Trading venues and firms registered as Systematic Internalisers will be required to publish pre-trade data for a full set of trades (subject to certain waivers) in both equity and non-equity instruments. The pre trade data that MiFID II asks for is bid and offer prices with the associated volumes. This will substantially increase the regulatory burden on firms acting as SIs, which incidentally is likely to be a much greater number of firms than currently are under MiFID I due to a change in the definition, but will arguably have an even more substantial effect on price transparency.

Trading venues and firms registered as SIs will also be required to publish post-trade for the same full set of trades both equity and non-equity instruments. The post-trade data that MiFID II asks for is a timestamp, an instrument identifier, the trade price, the trade volume and a venue identifier. This will further increase both the regulatory burden and transparency in the market. The bottom line is that it will be much easier for firms, regulators and anyone else who takes an interest to see what is happening in the market and who is doing what.

All data publication under MiFID II will have to take place under the terms of a brand new regulatory concept; reasonable commercial basis. This concept states that prices of market data must be based on production cost, data must be provided on a non-discriminatory basis and be provided on an entirely unbundled basis. Along with these obligations there are further transparency obligations, for market data to qualify as being provided on a ‘reasonable commercial basis’ providers must publish their full price list in a manner which is ‘easily available to the public’ and broken down to show details such as fees per display/ non-display, discounts, and licence costs. This is going to force firms and vendors to fundamentally alter the way in which they provide their data to the market.

Overwhelming expansion

Additionally each execution venue (which includes firms operating as an SI) must report execution details for each financial instrument available to trade on its venue; information to be reported includes ‘information relevant to the likelihood of execution’ and ‘information relevant to the execution price’.

So, what does this overwhelming expansion of data publication in European markets mean? Well, much remains uncertain and how exactly all of this new transparency will affect the market time will only tell, but based on what we know so far and taking into account some lessons from MiFID I some things are clear.

This is going to be difficult and expensive from the point of view of firms and venues. The amount of reconfiguring and rewiring required just to capture the data that will now be required will be a huge undertaking, particularly in the realm of non-equities in which such transparency will be entirely new.

Trading is based on intelligence and increased transparency will increase the amount of information available to act upon in the market.

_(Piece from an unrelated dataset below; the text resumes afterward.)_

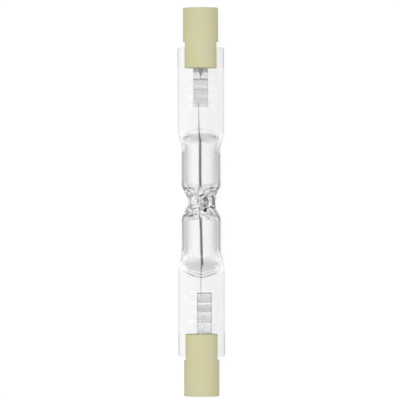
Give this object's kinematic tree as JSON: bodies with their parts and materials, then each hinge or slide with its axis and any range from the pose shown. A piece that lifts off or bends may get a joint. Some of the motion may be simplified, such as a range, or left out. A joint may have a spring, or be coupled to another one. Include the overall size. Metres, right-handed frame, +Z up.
{
  "type": "linear halogen bulb",
  "caption": "Double-ended linear halogen lamp: a waisted clear quartz tube with coiled filament, flat pinch seals and slotted ceramic end caps.",
  "frame": {"origin": "on the floor, at the bottom centre of the lying lamp", "axes": "+X along the lamp towards its upper cap, +Z up from the floor. The lamp rests on its tube and on the lower edges of its pinch seals, so the faces of the seals lean towards -Y"},
  "size_m": [0.078, 0.0084, 0.0083],
  "materials": {
    "quartz": "clear fused quartz",
    "tungsten": "bright drawn tungsten wire",
    "molybdenum_foil": "bright rolled foil",
    "molybdenum_wire": "drawn wire",
    "ceramic": "matt unglazed, pale yellow-green",
    "contact_metal": "nickel",
    "cement": "matt fired cement"
  },
  "bodies": {
    "root": {"quartz_envelope": "quartz", "filament": "tungsten", "foil_upper": "molybdenum_foil", "foil_lower": "molybdenum_foil", "outer_lead_upper": "molybdenum_wire", "outer_lead_lower": "molybdenum_wire", "cap_upper": "ceramic", "cap_lower": "ceramic", "contact_upper": "contact_metal", "contact_lower": "contact_metal", "cement_upper": "cement", "cement_lower": "cement"}
  },
  "joints": []
}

Post-trade transparency in particular, if we take on board what happened in the wake of MiFID I, will likely lead to smaller trade sizes and the emergence of new liquidity providers.

The great MiFID II data banquet will be a feast the size of which has never been seen before, with the amount of available market data increasing by many multiples overnight on 3 January 2017, but for many market participants the only real result may well be serious indigestion."